╭─ Exercise material

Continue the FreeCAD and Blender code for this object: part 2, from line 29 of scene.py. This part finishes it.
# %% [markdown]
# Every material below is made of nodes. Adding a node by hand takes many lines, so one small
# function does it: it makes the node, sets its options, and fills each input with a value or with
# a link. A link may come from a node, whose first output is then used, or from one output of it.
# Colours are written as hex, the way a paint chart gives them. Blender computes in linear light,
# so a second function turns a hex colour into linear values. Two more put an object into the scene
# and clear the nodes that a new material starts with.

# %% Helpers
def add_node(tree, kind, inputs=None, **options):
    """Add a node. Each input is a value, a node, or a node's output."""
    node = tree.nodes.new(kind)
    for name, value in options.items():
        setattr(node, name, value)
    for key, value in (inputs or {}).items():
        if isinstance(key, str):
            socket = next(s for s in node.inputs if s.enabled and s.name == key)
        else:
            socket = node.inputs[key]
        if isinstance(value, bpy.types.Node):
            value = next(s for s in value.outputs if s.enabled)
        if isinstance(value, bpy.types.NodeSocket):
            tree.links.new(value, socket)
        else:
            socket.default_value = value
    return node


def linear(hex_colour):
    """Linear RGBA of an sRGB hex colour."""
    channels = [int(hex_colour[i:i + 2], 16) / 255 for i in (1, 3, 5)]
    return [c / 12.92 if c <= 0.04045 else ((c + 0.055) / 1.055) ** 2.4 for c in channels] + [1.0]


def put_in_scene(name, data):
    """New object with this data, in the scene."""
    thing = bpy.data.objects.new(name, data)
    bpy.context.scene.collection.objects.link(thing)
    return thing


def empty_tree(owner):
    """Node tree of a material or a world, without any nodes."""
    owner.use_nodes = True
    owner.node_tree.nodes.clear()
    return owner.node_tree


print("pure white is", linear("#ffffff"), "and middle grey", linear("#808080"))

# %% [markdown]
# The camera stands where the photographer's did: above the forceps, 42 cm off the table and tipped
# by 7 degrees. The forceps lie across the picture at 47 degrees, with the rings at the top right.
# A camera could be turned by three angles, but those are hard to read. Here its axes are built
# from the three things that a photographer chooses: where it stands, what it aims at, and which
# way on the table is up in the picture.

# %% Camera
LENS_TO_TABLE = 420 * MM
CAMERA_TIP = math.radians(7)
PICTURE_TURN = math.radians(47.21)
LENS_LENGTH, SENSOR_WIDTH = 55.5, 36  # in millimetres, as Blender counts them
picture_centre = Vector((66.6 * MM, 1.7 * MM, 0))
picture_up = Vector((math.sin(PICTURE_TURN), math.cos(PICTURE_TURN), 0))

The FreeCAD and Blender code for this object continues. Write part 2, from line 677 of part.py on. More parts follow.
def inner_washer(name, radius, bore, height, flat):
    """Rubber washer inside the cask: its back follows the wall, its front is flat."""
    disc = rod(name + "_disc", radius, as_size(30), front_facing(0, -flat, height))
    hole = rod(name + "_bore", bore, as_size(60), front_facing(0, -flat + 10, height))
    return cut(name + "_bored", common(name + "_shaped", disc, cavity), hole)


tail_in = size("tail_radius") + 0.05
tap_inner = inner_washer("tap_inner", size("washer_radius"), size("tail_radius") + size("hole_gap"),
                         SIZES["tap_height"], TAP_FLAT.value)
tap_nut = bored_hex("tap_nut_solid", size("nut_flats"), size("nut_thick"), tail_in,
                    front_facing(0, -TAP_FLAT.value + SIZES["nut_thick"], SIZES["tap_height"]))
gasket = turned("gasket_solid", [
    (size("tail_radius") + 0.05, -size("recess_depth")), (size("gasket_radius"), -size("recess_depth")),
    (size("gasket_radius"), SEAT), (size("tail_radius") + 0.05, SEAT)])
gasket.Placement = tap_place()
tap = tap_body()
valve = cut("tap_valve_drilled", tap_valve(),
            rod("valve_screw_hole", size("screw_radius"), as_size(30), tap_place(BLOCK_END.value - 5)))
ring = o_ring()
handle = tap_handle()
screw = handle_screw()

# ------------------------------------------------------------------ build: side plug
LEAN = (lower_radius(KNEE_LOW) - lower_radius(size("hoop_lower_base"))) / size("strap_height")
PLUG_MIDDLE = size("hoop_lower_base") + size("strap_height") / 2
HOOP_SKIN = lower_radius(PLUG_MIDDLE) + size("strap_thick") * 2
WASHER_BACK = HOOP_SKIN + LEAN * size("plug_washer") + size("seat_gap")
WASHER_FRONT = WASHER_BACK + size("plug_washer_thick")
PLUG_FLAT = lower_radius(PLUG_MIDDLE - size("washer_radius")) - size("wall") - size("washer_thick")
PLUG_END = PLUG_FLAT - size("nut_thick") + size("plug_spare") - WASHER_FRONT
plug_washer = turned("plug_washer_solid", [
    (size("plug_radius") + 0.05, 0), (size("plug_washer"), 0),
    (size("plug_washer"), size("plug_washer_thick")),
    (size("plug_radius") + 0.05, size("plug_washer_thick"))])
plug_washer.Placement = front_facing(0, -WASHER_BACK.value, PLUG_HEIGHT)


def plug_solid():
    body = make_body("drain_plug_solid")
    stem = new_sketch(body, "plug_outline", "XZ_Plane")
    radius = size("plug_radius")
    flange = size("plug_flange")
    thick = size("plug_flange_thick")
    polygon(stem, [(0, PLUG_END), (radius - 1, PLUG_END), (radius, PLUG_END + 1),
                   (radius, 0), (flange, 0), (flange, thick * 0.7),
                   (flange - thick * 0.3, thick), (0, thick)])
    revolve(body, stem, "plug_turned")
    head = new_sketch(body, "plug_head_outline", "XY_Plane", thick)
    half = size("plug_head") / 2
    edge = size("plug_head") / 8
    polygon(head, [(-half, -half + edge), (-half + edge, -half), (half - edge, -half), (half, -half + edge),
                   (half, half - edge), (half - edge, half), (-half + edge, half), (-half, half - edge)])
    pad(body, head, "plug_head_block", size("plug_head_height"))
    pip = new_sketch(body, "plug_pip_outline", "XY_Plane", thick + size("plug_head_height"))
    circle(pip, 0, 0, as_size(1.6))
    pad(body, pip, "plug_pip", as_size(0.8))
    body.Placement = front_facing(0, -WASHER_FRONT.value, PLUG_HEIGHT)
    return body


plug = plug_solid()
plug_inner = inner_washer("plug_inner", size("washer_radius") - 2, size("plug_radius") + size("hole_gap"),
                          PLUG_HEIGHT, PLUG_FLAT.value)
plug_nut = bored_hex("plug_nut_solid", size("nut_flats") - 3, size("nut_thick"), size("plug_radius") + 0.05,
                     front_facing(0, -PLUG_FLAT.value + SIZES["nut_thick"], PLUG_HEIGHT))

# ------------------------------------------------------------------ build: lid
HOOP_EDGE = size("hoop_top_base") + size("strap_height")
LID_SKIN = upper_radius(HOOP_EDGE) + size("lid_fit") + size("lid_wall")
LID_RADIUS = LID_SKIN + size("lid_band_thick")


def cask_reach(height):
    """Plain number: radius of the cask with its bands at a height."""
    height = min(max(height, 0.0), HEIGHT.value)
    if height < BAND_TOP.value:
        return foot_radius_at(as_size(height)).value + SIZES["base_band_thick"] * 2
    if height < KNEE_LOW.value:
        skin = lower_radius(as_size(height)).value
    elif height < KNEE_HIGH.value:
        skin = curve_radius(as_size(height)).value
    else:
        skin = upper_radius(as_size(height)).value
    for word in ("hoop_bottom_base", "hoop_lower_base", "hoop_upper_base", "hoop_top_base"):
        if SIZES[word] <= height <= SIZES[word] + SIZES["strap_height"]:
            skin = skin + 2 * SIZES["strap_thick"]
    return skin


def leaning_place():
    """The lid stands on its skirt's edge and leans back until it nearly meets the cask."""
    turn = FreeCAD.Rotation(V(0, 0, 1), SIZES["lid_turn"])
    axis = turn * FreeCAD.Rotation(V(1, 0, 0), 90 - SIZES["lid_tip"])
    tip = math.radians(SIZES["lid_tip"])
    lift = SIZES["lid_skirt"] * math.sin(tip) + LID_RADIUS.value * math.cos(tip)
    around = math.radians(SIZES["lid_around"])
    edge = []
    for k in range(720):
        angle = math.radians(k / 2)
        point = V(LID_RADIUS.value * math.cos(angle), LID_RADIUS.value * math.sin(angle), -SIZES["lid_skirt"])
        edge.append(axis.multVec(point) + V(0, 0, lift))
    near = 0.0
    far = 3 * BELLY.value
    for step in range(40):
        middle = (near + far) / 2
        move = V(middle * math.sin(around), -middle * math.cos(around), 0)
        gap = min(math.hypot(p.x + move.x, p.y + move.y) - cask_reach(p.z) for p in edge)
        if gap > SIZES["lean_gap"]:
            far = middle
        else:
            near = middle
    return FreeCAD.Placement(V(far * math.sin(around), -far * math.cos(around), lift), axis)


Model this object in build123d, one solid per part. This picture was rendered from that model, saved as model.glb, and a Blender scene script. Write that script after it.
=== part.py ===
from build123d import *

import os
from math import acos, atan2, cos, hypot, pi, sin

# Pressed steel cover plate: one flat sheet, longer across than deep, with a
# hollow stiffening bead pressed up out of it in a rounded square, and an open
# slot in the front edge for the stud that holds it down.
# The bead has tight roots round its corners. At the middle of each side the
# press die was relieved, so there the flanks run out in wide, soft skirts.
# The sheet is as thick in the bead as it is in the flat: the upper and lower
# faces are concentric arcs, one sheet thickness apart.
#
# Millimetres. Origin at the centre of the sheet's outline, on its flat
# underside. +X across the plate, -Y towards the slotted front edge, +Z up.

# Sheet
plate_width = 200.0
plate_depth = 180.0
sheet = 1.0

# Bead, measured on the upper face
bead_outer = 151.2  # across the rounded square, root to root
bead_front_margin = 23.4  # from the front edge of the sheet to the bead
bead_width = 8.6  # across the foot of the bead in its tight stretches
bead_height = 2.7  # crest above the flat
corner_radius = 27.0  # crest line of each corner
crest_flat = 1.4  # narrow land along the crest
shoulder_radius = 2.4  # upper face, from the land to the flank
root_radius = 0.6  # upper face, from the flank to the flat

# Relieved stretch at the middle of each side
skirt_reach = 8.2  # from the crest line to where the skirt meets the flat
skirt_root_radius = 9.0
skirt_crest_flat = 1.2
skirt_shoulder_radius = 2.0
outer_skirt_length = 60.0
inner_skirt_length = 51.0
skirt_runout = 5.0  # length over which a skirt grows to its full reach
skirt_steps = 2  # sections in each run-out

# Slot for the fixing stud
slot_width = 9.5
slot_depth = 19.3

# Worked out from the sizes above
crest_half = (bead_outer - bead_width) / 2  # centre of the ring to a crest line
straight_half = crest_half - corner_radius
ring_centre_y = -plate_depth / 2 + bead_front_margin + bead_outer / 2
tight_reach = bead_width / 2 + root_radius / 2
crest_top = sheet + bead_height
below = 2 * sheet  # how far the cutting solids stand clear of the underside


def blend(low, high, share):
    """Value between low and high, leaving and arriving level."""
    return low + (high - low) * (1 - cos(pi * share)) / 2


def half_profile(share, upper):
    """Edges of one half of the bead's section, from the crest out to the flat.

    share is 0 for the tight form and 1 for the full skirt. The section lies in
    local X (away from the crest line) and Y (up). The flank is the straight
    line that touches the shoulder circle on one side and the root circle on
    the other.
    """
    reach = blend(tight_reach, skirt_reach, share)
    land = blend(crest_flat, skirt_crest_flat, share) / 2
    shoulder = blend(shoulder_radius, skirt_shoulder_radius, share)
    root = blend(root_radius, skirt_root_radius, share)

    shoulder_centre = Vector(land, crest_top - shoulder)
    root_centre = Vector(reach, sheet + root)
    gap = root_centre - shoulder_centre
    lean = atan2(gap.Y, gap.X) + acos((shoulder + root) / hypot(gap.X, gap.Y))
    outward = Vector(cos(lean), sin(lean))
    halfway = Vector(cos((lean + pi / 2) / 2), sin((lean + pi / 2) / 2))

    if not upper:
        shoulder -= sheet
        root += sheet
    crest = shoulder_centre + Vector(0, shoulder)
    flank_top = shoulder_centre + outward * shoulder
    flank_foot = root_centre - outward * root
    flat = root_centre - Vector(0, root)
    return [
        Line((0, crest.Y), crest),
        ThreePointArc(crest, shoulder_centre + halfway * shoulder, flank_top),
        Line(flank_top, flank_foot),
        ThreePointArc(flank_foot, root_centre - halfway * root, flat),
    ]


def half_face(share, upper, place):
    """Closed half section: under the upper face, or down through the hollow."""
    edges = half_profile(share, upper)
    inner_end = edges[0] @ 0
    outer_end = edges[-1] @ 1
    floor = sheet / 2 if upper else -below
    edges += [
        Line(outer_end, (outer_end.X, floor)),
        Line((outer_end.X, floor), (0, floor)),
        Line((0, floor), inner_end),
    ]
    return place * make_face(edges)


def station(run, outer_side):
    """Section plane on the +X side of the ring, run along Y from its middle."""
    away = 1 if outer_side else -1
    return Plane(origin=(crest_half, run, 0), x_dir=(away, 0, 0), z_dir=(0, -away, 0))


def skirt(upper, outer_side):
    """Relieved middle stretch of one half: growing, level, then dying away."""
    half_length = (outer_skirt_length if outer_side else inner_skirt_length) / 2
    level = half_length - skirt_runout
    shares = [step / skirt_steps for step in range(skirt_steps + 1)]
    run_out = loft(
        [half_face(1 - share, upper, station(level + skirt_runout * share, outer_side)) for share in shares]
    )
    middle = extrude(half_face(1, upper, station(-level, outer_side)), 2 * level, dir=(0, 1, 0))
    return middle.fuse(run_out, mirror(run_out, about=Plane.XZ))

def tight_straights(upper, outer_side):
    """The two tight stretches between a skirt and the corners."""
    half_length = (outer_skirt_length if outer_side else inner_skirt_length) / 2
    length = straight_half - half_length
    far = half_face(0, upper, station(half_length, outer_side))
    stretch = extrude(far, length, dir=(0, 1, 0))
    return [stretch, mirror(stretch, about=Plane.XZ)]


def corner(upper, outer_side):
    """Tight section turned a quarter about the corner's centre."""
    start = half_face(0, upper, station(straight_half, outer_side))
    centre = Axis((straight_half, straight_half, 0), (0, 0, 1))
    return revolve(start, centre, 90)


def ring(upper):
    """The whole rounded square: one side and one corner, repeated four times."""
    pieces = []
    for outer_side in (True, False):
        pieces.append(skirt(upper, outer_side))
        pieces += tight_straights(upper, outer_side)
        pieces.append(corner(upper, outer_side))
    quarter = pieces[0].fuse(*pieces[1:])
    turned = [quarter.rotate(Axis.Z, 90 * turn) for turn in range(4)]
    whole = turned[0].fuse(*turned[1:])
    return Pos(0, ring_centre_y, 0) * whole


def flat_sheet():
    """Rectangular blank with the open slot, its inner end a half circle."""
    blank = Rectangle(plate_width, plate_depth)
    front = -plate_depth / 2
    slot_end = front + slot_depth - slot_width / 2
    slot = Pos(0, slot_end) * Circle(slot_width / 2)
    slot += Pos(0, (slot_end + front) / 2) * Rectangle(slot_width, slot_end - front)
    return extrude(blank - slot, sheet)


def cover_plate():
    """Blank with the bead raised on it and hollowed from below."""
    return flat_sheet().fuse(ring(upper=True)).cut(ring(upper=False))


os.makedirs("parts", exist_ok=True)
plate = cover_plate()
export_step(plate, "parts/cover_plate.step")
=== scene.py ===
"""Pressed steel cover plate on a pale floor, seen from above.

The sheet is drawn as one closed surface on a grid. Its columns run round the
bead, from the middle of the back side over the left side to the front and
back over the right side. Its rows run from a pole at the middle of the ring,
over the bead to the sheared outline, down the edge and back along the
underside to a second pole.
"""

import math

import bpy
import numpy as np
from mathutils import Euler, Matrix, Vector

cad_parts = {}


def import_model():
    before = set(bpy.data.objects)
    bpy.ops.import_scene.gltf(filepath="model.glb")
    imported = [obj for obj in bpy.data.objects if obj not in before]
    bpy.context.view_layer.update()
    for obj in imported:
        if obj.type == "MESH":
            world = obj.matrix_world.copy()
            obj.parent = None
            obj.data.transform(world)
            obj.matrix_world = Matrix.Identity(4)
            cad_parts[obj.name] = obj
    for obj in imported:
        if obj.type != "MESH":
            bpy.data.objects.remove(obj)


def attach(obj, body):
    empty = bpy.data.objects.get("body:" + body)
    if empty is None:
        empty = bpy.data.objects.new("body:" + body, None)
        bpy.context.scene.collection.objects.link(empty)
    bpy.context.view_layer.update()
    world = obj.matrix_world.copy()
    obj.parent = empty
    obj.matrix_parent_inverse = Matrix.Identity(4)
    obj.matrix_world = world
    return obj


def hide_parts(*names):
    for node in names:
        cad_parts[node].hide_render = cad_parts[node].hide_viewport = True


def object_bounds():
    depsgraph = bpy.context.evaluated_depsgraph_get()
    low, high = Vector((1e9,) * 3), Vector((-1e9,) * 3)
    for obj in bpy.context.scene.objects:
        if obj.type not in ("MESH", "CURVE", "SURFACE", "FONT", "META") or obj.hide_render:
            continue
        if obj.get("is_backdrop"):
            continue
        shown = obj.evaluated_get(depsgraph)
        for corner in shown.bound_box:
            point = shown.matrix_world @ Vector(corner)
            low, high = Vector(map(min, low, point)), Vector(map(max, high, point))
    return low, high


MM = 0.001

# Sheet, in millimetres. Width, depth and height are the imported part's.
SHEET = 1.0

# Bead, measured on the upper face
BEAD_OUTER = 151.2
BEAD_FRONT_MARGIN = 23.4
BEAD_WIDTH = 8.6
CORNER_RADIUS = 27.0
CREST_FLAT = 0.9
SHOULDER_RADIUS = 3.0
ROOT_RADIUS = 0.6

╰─

Your objective → Both the line with "imported = [obj" and the line with "obj.parent = None" belong in the extract, along with every line between them; set down those lines exactly and only.

Output for this exercise →
    imported = [obj for obj in bpy.data.objects if obj not in before]
    bpy.context.view_layer.update()
    for obj in imported:
        if obj.type == "MESH":
            world = obj.matrix_world.copy()
            obj.parent = None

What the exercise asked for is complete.